Abstract 702: Acceleration Of Telomere Erosion In Specific Subpopulations Of Peripheral Blood Leukocytes In Patients With Ischemic Cardiomyopathy
Telomere shortening has been identified as a negative prognostic marker for the development of coronary artery disease and was related to the severity of heart failure. However, all studies so far exclusively measured the mean telomere length (TL) of total peripheral blood leukocytes. In order to determine whether telomere shortening is caused by a global reduction of telomere length in all cells or specifically occurs in individual subsets, we determined the telomere length in purified subpopulations.
Methods: We studied 6 male patients (pts) with ischemic cardiomyopathy (ICM) (age 66.2 ±3.59 y, EF 22%, NT-proBNP 10012±16032 pg/ml), 7 age-matched healthy controls (O: 66.4 ± 0.9 y, NT-proBNP 74 ± 46 pg/ml) and 14 young healthy controls (26 ± 1.5 y). Mean TL was measured in peripheral CD34+ progenitor cells, CD15+ granulocytes, CD14+ monocytes, CD19+ B cells and T cell subpopulations (CD4+ and CD8+) by multicolor Flow-FISH after immunomagnetic cell sorting. Purity (>95%) of sorted subpopulations was confirmed by surface marker staining.
Results: TL was significantly reduced in all subpopulations isolated from healthy old versus young individuals consistent with an age-related reduction in total TL in healthy controls. However, when comparing patients with ICM with aged-matched controls (ICM versus O), telomere length in CD8+ lymphocytes (4993 ± 804 bp vs. 6799 ± 1439 bp, p<0.01), and monocytes (6752 ± 496 bp vs. 7794 ± 909 bp, p<0.05) was significantly shorter in ICM pts. Moreover, telomere length of CD34+ stem cells was reduced by 790 bp in the ICM group (p=0.07). In contrast, CD4+ lymphocytes, granulocytes and B cells isolated from ICM pts showed no significant difference in TL compared to age-matched healthy controls.
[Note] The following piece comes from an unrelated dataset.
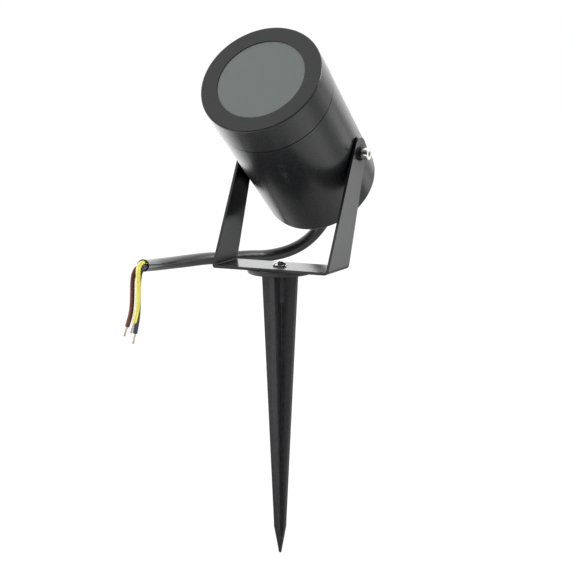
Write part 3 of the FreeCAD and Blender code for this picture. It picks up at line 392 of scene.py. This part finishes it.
BAND_BLUR = 0.04                        # radians each side of the band's edge


def recolour(material, share, code):
    """Turn a material's colour into another one, by the share that a node in its tree gives."""
    tree = material.node_tree
    base = tree.nodes["Principled BSDF"].inputs["Base Color"]
    mix = add(tree, "ShaderNodeMix", {"Factor": share, "A": base.links[0].from_socket, "B": colour(code)},
              data_type="RGBA")
    tree.links.new(mix.outputs["Result"], base)


core_finish = {
    name: surface("rubber_insulation_" + name, shades, (0.34, 0.44), [(0.9, 0.02), (0.3, 0.005)], 0.05,
                  {"IOR": 1.5, "Subsurface Weight": 0.05, "Subsurface Scale": 0.5 * MM}, along_cord)
    for name, shades in INSULATION.items()}

# the earth core's two colours lie side by side along its whole length
tree = core_finish["earth"].node_tree
place = add(tree, "ShaderNodeAttribute", attribute_name="cord_place").outputs["Vector"]
across = add(tree, "ShaderNodeSeparateXYZ", (place,)).outputs
angle = add(tree, "ShaderNodeMath", (across["Y"], across["X"]), operation="ARCTAN2")
angle = add(tree, "ShaderNodeMath", (angle,), operation="ABSOLUTE")
band = add(tree, "ShaderNodeMapRange", (angle, EARTH_GREEN_START - BAND_BLUR, EARTH_GREEN_START + BAND_BLUR))
recolour(core_finish["earth"], band, EARTH_GREEN)

sheath_end = Vector(CABLE_ROUTE[-1])
sheath_ahead = (sheath_end - Vector(CABLE_ROUTE[-2])).normalized()
sheath_across = sheath_ahead.cross(Vector((0, 0, 1))).normalized()
sheath_up = sheath_across.cross(sheath_ahead).normalized()


def in_sheath(angle, offset):
    """A place in the sheath's cut end, in mm, by its angle in degrees and its distance from the middle."""
    turn = math.radians(angle)
    return sheath_end + (sheath_across * math.cos(turn) + sheath_up * math.sin(turn)) * offset


core_ends = {}
for name, (angle, length, points) in CORES.items():
    first = in_sheath(angle, CORE_OFFSET)
    start = [first - sheath_ahead * CUT_DEPTH, first + sheath_ahead * CORE_EXIT_RUN]
    line = smooth_line(start + points, CORE_STEPS)
    core = hose("core_insulation_" + name, line, CORE_R, CORE_SIDES,
                [(STRIP_EDGE, CORE_R), (0.0, CORE_R - STRIP_EDGE), (0.0, WIRE_R + WIRE_ROOM),
                 (STRIP_DEPTH, WIRE_R + WIRE_ROOM_INSIDE)])
    core.data.materials.append(core_finish[name])
    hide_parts("core_" + name)
    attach(core, "yoke")
    core_ends[name] = (core, length, line)

# ---------------------------------------------------------------- stranded wire ends
# Each core is bared for its last few millimetres: nineteen plain copper strands, laid as 1 + 6 + 12 and
# twisted, a little spread at the cut where the stripping tool pulled them. The drawn copper is pale and dull.
STRAND_R = 0.125
STRAND_COUNT = 19
STRAND_SIDES, STRAND_STEPS = 7, 18
TWIST_PER_MM = 0.16       # radians
SPLAY = 0.14              # of a strand's distance from the middle, at the cut
SPLAY_POWER = 3.0         # the spread grows by this power of the way along
SHORTEST_STRAND = 0.93    # of the longest
HIDDEN_RUN = 0.45         # inside the insulation
BARE_LENGTHS = {"brown": 6.0, "earth": 6.6, "blue": 6.6}
copper = surface("drawn_copper_wire", ("#cfc5b2", "#dfd7c7"), (0.32, 0.46), [(0.5, 0.004), (0.15, 0.003)], 0.02,
                 {"Metallic": 1.0})

strands = bpy.data.node_groups.new("laid_strands", "GeometryNodeTree")
strands.interface.new_socket("Geometry", in_out="INPUT", socket_type="NodeSocketGeometry")
strand_inputs = {name: strands.interface.new_socket(name, in_out="INPUT", socket_type=kind).identifier
                 for name, kind in (("Length", "NodeSocketFloat"), ("Strand Radius", "NodeSocketFloat"),
                                    ("Twist", "NodeSocketFloat"), ("Splay", "NodeSocketFloat"),
                                    ("Seed", "NodeSocketInt"), ("Material", "NodeSocketMaterial"))}
strands.interface.new_socket("Geometry", in_out="OUTPUT", socket_type="NodeSocketGeometry")
given = add(strands, "NodeGroupInput").outputs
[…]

Conclusions: Our results for the first time identify specific cell populations affected by age-independent telomere erosion in patients with ICM. The accelerated telomere erosion in ICM patients particularly in CD8+ lymphocytes may contribute to immunosenescence, while the reduction of telomere length in CD34+ stem cells may harbour important implications for cell-based therapies.